Records that describe objects:

════════════════════

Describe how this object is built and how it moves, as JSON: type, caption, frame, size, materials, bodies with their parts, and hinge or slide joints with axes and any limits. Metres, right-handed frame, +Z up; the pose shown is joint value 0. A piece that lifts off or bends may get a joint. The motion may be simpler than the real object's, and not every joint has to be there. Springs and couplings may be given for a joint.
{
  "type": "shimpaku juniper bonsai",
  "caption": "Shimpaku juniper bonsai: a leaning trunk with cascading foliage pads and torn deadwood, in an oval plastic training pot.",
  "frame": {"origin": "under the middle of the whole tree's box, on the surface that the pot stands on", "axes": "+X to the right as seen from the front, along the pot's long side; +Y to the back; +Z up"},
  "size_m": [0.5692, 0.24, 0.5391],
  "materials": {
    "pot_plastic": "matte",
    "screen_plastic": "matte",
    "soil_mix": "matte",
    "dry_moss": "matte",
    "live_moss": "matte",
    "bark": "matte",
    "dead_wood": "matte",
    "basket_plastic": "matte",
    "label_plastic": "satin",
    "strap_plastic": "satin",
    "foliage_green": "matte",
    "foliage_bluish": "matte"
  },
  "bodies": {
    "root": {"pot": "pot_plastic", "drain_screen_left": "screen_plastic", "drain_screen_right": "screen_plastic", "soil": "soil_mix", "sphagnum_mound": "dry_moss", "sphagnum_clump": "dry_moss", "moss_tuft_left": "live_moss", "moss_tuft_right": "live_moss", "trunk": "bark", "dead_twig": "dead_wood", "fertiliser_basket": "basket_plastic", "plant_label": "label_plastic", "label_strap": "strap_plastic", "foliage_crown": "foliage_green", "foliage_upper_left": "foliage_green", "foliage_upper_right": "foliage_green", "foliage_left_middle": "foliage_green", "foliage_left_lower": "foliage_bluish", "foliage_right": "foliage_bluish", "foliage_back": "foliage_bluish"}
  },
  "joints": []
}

════════════════════

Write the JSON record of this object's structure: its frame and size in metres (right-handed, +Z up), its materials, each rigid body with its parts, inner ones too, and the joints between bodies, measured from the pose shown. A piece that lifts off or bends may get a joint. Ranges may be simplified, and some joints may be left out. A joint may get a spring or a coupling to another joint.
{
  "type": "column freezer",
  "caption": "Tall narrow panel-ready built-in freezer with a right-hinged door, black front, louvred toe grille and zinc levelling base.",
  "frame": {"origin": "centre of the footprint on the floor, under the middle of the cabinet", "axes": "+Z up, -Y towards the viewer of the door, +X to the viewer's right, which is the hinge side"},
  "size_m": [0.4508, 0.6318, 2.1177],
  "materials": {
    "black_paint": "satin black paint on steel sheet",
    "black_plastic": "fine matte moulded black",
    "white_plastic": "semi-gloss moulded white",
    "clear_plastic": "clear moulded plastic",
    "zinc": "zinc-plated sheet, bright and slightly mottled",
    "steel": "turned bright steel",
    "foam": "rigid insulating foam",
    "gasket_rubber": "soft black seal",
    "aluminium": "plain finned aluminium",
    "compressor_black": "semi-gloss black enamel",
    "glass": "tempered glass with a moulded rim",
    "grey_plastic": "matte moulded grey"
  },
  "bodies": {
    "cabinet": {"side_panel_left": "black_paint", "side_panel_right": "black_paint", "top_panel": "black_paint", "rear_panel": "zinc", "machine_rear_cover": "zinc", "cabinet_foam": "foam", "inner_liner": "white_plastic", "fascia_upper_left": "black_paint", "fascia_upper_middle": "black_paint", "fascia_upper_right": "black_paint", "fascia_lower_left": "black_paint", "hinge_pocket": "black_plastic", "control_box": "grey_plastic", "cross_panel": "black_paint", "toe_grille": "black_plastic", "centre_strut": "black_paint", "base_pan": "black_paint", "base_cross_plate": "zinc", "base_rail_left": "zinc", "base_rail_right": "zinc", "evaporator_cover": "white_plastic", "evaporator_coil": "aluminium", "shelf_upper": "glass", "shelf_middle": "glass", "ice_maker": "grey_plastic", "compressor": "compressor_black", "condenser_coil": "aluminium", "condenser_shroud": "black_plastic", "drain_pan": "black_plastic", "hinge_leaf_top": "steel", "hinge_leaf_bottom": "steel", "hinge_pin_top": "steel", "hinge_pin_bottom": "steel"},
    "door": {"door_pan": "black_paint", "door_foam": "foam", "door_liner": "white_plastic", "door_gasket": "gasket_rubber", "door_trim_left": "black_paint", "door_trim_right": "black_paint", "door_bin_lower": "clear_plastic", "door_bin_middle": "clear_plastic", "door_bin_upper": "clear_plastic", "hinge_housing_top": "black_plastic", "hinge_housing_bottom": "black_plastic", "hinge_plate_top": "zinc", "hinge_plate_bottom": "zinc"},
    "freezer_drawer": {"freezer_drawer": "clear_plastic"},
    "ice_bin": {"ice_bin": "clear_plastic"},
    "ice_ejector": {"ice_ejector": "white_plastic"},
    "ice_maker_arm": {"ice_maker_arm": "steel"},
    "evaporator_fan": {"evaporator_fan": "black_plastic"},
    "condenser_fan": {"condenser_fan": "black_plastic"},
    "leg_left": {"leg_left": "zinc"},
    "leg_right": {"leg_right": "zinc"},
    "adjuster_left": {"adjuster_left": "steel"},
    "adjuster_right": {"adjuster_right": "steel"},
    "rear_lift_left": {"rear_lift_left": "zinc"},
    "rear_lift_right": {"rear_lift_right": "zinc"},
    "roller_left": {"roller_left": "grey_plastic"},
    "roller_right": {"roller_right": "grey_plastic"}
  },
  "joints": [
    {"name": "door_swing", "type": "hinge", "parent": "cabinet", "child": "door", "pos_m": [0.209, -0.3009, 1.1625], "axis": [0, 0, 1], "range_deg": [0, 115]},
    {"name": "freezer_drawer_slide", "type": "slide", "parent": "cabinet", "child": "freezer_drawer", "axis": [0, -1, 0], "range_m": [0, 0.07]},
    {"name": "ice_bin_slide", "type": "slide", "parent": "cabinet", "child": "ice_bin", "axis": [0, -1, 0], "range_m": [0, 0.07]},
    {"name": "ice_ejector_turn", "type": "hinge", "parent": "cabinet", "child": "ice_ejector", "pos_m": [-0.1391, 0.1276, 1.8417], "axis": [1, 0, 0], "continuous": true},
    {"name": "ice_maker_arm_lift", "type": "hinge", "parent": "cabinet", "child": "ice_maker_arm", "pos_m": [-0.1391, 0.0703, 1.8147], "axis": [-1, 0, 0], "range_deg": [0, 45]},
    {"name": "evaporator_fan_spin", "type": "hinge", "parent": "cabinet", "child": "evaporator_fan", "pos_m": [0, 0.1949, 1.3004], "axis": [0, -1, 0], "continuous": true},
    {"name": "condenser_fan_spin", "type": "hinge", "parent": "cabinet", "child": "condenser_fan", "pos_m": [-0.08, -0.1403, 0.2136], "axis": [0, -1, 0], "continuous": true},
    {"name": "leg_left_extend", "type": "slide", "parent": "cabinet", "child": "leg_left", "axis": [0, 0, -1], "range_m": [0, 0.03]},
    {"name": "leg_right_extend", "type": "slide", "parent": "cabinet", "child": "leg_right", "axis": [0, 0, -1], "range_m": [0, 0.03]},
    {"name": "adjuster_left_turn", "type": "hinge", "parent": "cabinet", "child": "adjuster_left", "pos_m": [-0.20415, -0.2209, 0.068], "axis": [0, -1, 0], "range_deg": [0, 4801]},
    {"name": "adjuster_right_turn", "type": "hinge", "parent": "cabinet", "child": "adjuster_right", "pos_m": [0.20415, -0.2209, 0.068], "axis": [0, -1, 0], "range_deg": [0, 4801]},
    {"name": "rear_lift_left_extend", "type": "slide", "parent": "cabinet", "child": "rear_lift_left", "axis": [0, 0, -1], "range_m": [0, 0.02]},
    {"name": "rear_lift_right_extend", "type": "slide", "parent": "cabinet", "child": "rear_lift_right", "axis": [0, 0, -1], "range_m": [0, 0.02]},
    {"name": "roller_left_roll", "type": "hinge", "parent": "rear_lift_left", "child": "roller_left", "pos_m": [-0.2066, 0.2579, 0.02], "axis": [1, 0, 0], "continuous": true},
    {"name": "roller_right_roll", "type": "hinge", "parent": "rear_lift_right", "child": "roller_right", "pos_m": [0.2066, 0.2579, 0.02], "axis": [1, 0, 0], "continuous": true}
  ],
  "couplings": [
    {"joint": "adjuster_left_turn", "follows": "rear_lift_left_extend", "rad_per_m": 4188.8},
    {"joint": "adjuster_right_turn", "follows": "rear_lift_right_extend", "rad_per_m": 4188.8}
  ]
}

════════════════════

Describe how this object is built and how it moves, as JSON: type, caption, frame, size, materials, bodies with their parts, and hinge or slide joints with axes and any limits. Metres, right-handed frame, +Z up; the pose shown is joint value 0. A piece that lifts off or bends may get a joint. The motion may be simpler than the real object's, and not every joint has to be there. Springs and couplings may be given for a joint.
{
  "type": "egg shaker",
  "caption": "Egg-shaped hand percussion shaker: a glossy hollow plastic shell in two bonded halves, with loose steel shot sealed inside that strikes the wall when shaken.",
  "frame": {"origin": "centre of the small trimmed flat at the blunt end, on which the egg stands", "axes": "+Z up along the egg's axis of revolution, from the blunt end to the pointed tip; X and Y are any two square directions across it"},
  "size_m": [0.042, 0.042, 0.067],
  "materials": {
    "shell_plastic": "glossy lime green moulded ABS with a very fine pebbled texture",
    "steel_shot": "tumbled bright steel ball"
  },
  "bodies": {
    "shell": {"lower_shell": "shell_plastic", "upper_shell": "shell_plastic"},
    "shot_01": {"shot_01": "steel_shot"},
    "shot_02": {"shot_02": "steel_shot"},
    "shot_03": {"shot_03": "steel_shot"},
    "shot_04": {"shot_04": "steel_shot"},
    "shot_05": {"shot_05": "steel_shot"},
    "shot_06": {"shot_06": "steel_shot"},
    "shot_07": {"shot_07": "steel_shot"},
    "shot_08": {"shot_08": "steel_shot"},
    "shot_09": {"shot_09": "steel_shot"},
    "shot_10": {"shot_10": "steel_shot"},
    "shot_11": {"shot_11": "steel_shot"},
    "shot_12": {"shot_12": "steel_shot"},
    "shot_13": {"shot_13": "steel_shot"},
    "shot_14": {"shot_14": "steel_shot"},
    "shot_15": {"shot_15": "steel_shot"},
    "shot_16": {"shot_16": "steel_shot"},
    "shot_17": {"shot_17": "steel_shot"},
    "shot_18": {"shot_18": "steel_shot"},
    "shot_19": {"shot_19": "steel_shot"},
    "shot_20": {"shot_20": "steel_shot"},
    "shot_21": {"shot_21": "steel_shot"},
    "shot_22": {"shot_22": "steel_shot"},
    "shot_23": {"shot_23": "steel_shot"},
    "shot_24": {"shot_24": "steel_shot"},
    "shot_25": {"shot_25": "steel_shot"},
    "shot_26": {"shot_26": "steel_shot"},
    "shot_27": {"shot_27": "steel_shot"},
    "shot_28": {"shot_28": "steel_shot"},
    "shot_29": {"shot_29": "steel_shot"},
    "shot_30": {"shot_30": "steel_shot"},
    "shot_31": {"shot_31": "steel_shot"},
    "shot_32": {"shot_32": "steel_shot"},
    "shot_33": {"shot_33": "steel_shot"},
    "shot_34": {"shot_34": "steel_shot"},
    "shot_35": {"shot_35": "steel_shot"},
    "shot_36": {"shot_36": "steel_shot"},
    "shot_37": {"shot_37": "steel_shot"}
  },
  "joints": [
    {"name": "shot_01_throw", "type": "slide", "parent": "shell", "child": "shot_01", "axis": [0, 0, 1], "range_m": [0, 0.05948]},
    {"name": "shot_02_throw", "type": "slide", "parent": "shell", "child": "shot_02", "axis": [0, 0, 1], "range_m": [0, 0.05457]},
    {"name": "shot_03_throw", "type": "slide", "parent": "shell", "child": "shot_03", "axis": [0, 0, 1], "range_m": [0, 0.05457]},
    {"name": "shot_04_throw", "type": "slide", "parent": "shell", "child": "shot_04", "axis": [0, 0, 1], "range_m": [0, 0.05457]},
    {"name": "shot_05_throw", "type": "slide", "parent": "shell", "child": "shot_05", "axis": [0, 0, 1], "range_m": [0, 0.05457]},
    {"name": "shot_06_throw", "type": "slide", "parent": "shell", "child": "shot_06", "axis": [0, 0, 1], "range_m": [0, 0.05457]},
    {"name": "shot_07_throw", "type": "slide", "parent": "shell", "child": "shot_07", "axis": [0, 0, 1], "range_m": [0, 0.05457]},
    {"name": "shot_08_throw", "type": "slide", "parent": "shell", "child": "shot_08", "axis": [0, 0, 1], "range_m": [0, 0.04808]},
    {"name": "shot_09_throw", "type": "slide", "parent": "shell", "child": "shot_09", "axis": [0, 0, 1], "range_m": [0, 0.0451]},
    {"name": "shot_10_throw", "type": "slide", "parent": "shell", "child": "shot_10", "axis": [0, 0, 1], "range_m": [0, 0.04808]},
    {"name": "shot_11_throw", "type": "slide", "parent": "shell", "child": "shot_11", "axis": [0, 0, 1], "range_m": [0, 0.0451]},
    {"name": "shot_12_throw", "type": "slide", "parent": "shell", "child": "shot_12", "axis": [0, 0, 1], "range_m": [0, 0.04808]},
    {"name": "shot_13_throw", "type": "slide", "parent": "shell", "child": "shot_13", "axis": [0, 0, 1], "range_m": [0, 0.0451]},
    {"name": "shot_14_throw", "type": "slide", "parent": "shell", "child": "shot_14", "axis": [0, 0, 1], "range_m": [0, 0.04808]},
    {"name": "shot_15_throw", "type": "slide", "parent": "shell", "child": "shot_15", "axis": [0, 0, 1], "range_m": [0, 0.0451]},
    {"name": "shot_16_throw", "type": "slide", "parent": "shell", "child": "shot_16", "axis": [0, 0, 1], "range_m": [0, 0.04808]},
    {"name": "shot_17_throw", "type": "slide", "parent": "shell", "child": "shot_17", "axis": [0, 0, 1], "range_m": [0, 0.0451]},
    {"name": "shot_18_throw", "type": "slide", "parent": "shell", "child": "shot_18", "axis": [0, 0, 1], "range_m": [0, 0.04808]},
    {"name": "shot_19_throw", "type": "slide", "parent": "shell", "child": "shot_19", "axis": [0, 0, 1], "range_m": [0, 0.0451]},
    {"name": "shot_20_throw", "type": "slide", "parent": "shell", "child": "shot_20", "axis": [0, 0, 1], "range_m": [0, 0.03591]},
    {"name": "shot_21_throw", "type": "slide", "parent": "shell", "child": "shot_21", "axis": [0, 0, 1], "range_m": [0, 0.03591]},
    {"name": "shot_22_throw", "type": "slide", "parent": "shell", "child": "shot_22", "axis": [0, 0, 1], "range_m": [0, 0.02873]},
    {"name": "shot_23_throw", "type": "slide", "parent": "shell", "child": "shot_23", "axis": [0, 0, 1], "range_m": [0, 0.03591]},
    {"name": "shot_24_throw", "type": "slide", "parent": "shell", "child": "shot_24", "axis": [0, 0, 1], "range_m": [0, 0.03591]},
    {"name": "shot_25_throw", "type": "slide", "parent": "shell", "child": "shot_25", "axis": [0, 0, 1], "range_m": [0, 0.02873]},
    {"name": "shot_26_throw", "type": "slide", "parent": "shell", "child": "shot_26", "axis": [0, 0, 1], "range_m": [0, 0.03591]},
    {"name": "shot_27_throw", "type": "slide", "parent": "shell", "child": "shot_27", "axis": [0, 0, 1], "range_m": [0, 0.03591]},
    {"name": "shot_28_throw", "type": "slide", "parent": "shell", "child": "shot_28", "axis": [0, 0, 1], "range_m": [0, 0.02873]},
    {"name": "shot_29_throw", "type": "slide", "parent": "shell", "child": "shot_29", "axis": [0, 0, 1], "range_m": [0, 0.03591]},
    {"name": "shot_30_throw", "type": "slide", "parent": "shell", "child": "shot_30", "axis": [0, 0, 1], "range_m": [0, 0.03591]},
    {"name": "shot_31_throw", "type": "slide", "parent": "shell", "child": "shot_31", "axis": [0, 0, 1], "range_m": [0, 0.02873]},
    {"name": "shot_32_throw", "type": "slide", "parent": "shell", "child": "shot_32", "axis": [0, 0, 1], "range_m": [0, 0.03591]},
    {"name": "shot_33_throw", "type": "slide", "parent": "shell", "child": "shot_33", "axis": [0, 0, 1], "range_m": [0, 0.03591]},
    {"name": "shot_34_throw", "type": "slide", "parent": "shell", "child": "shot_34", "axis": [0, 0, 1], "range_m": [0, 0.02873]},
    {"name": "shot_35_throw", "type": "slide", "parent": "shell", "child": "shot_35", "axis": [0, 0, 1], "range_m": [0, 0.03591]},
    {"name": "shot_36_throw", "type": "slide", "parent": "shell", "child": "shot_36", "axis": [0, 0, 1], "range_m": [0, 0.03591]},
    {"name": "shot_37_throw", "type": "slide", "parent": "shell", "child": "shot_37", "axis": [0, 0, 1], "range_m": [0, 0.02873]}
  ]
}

════════════════════

## Required task
Gather each line in these records that contains the string "frame".

## Task response
Describe how this object is built and how it moves, as JSON: type, caption, frame, size, materials, bodies with their parts, and hinge or slide joints with axes and any limits. Metres, right-handed frame, +Z up; the pose shown is joint value 0. A piece that lifts off or bends may get a joint. The motion may be simpler than the real object's, and not every joint has to be there. Springs and couplings may be given for a joint.
  "frame": {"origin": "under the middle of the whole tree's box, on the surface that the pot stands on", "axes": "+X to the right as seen from the front, along the pot's long side; +Y to the back; +Z up"},
Write the JSON record of this object's structure: its frame and size in metres (right-handed, +Z up), its materials, each rigid body with its parts, inner ones too, and the joints between bodies, measured from the pose shown. A piece that lifts off or bends may get a joint. Ranges may be simplified, and some joints may be left out. A joint may get a spring or a coupling to another joint.
  "frame": {"origin": "centre of the footprint on the floor, under the middle of the cabinet", "axes": "+Z up, -Y towards the viewer of the door, +X to the viewer's right, which is the hinge side"},
Describe how this object is built and how it moves, as JSON: type, caption, frame, size, materials, bodies with their parts, and hinge or slide joints with axes and any limits. Metres, right-handed frame, +Z up; the pose shown is joint value 0. A piece that lifts off or bends may get a joint. The motion may be simpler than the real object's, and not every joint has to be there. Springs and couplings may be given for a joint.
  "frame": {"origin": "centre of the small trimmed flat at the blunt end, on which the egg stands", "axes": "+Z up along the egg's axis of revolution, from the blunt end to the pointed tip; X and Y are any two square directions across it"},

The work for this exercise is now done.